1.Decrease your speed and leave yourself plenty of room to stop. You should allow at least three times more space than usual between you and the car in front of you. 2.Most modern vehicles have ABS brakes. In this case, brake smoothly but firmly and steer normally. 3.Turn on your lights to increase your visibility to other motorists. 4.Keep your lights and windshield clean. 5.Use low gears to keep traction, especially on hills. 6.Don't use cruise control or overdrive on icy roads. 7.Be especially careful on bridges, overpasses and infrequently traveled roads, which will freeze first.

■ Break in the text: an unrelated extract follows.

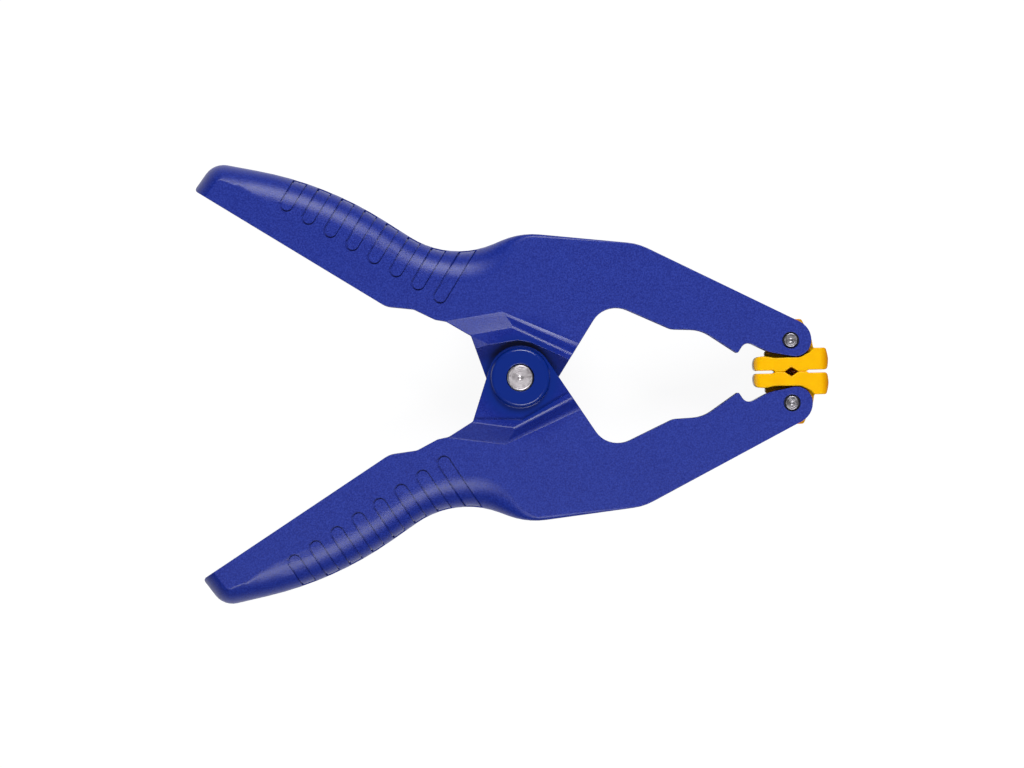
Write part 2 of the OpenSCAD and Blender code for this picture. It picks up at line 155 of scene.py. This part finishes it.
def axis_distance(tree, coords, x, y):
    """Distance from an upright axis through (x, y), in metres."""
    move = add(tree, "ShaderNodeMapping")
    move.inputs["Location"].default_value = (-x, -y, 0.0)
    move.inputs["Scale"].default_value = (1.0, 1.0, 0.0)
    tree.links.new(coords, move.inputs["Vector"])
    length = add(tree, "ShaderNodeVectorMath", operation="LENGTH")
    tree.links.new(move.outputs["Vector"], length.inputs[0])
    return length.outputs["Value"]


# ---------- materials ----------

BODY_BLUES = (linear(0, 27, 129), linear(0, 31, 134))
GRAIN_BLUE = linear(28, 53, 161)
SHADED_BLUES = (linear(0, 26, 126), linear(14, 41, 147))
FACE_BLUE = linear(2, 38, 130)
# Painted shade for the deep gaps round the pins
BORE_SHADE_BLUE = linear(4, 10, 46)

# Radii round the pivot: the smooth face ends, its grain is full, the shade by the ears begins and ends
FACE_RADIUS = 0.0095
GRAIN_RADIUS = 0.0130
SHADE_RADIUS = 0.0125
BODY_RADIUS = 0.0190

GRAIN_SIZE = 0.00045
GRAIN_SPECKS = (0.40, 0.64)
CLOUD_SIZE = 0.006
ARM_RELIEF = 0.00006
ARM_ROUGHNESS = (0.34, 0.42)
FACE_ROUGHNESS = 0.2
FACE_RELIEF_SHARE = 0.12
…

Even at temperatures above freezing, if the conditions are wet, you might encounter ice in shady areas or on exposed roadways like bridges. 8.Don't pass snow plows and sanding trucks. The drivers have limited visibility, and you're likely to find the road in front of them worse than the road behind. 9.Don't assume your vehicle can handle all conditions. All wheel drive is not a safety feature - it does not help you stop. At best it may allow you to go when you shouldn't. Do not rely on this. Part-time 4 wheel drive is useful for getting up steep driveways, but these can be treacherous on the way down, so be cautious.

If your rear wheels skid...

1.Take your foot off the accelerator. 2.Steer in the direction you want the front wheels to go. If your rear wheels are sliding left, steer left. If they're sliding right, steer right. 3.If your rear wheels start sliding the other way as you recover, ease the steering wheel toward that side. You might have to steer left and right a few times to get your vehicle completely under control. 4.If you have standard brakes, pump them gently. 5.If you have anti-lock brakes (ABS), do not pump the brakes. Apply steady pressure to the brakes. You will feel the brakes pulse — this is normal.

If your front wheels skid...

1.Take your foot off the gas and shift to neutral, but don't try to steer immediately. 2.As the wheels skid sideways, they will slow the vehicle and traction will return. As it does, steer in the direction you want to go. Then put the transmission in "drive" or release the clutch, and accelerate gently.

If you get stuck...

1.Do not spin your wheels. This will only dig you in deeper. 2.Turn your wheels from side to side a few times to push snow out of the way. 3.Use a light touch on the gas, to ease your car out. 4.Use a shovel to clear snow away from the wheels and the underside of the car. 5.Pour sand, kitty litter, gravel or salt in the path of the wheels, to help get traction. 6.Try rocking the vehicle. (Check your owner's manual first — it can damage the transmission on some vehicles.) Shift from forward to reverse, and back again. Each time you're in gear, give a light touch on the gas until the vehicle gets going.


If You Become Stranded...

Do not leave your car unless you know exactly where you are, how far it is to possible help, and are certain you will improve your situation.

To attract attention, light two flares and place one at each end of the car a safe distance away. Hang a brightly colored cloth from your antenna.

If you are sure the car's exhaust pipe is not blocked, run the engine and heater for about 10 minutes every hour or so depending upon the amount of gas in the tank.

To protect yourself from frostbite and hypothermia use the woolen items and blankets to keep warm.

Keep at least one window open slightly. Heavy snow and ice can seal a car shut.